С Левоном Сеяном я познакомился в одно из моих выступлений в «Карнеги — холле» за несколько недель до своей женитьбы в Лас — Вегасе. Мы собирались отправиться в турне по штату Мэн, но даже для нашего немногочисленного оборудования необходима была машина. Анри Бирс, мой марсельский пианист, в один прекрасный день явился ко мне в компании молодого человека, говорившего с ярко выраженным южным акцентом, и представил его так: «Он армянин, и у него большая машина». «Сначала посмотрим на машину, — ответил я, — поскольку тот факт, что он армянин, ничего в деле не меняет». Автомобиль с откидным верхом цвета клубники со сливками прекрасно нам подходил. Что касается моего армянина, он оказался живым, симпатичным, забавным, сообразительным и ловким, и я, не раздумывая, принял его, тем более что он умел делать кучу полезных вещей и выполнял их безо всякого недовольства, быстро и хорошо, не выпрашивая денег. Мы работаем вместе вот уже тридцать лет. Он, пятнадцать лет проживший в Соединенных Штатах, последовал за мной во Францию, затем в Швейцарию, выполняя многочисленные функции — заведующего постановочной частью, звуковика, секретаря, шофера. Он научился разбираться в тонкостях многих театральных профессий как во Франции, так и в Соединенных Штатах. Кстати, он был и на моей свадьбе в Лас — Вегасе. Позже Улла и Аида посоветовали поручить ему ведение всех моих дел. Женщины обладают чутьем, которого нет у нас, мужчин, и я ни на миг не пожалел о том, что последовал их совету. И еще это был первый случай, когда я работал с армянином, но, повторюсь, тот факт, что кто-то является армянином или другом детства, еще ничего не значит, потому что в первую очередь ценятся талант и профессионализм.
Сирота
В 1966 году я снял небольшую квартирку в Нью — Йорке, где мне предстояло выступать. Находилась она на пятом этаже без лифта, в нескольких шагах от Вашингтон — сквер, в районе Виллидж на Уэверли — плэйс. Я обставил ее самым необходимым, но особенно много хлопот грузчикам доставило пианино. Все это было мило, очень богемно, хотя и без музыки Верди, но зато сопровождалось нелегкими подъемами и спусками с багажом в руках до и после каждого турне. В такие моменты начинаешь понимать все достоинства отеля — в нем есть носильщики и, что самое главное, лифты. Я быстро затосковал по привычному комфорту. Несколько месяцев спустя мы с Уллой с облегчением переселились в хороший отель. Прощайте, Мими и Родольф, прощай, богемная, неустроенная жизнь Монмартра! Здравствуйте, Шарль и Улла, вас приветствует американский комфорт! «Оставим ньюйоркцам удовольствие поиграть в жителей Монмартра. А мы уж, как хамелеоны, лучше влезем в шкуру американцев», — сказал я себе.

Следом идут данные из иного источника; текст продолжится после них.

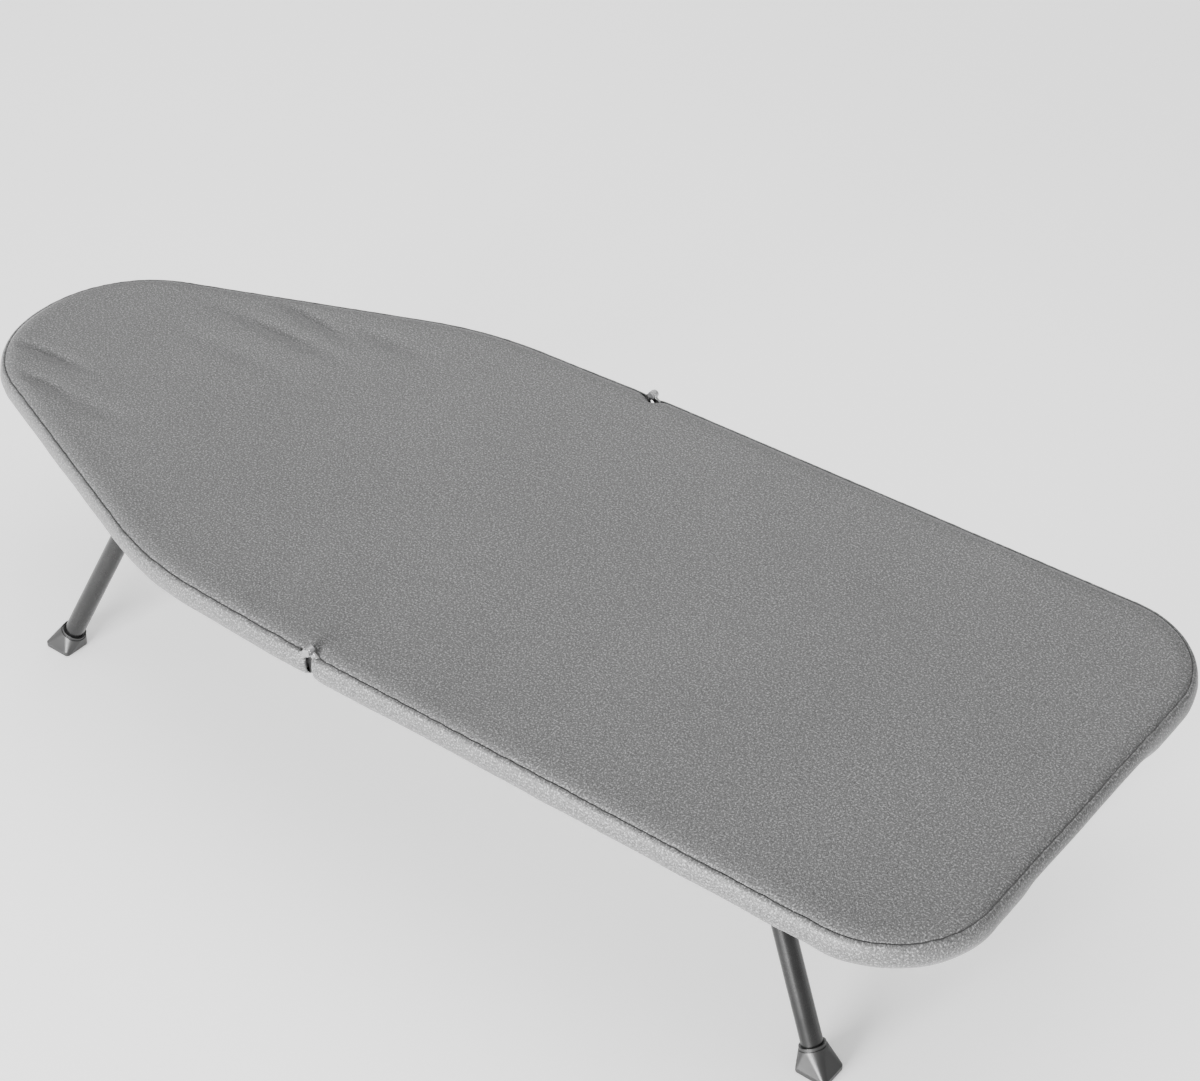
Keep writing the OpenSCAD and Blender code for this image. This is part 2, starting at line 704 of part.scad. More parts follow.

Генри Колдгрен, мой представитель в США, всегда умудрялся устроить так, чтобы все доставалось мне как можно дешевле, если не даром. Он нашел в верхней части Нью — Йорка еврейское кабаре, с художественным руководителем которого был знаком. Мне не пришлось потратить ни единого су на аренду зала, и я имел возможность бесплатно проводить там репетиции вместе со своими музыкантами.
О кончине матери я узнал в Нью — Йорке. Это случилось в Москве, откуда она возвращалась в Париж, перед самой посадкой в самолет. Одной армянской женщине, которая должна была лететь тем же рейсом, удалось организовать все необходимое для хранения тела и связаться с моей сестрой, которая в свою очередь позвонила Колдгрену. Он и сообщил мне о несчастье с большим тактом. Этот человек, чрезвычайно строго соблюдавший национальные традиции, не позволивший мне работать на Йом Кипур [58]в тот день, когда мюзикл «Скрипач на крыше» шел по всему городу без остановки, дома проводивший время в молитвах, не выходя ни под каким предлогом, так вот этот необыкновенный Генри пришел поддержать меня и занялся поисками билета в Париж и обратно.
Я был убит горем. Меня мучили угрызения совести и мысли о том, что я мог бы уделять немного больше времени маме, но слишком был занят своей карьерой. Я не знал, что делать. Я был так далек ото всего! Аида и Жорж, арендовав самолет компании «Эр Франс», улетели в Москву, чтобы организовать возвращение тела во Францию. Невозможно было найти гроб, никто не соглашался помочь им. Один дальний родственник, о котором мы с Аидой никогда прежде не слышали, рискуя попасть в тюрьму, нашел гроб и, что было еще большим преступлением, крест. Наконец, преодолев миллион трудностей, они вернулись как раз к моему приезду.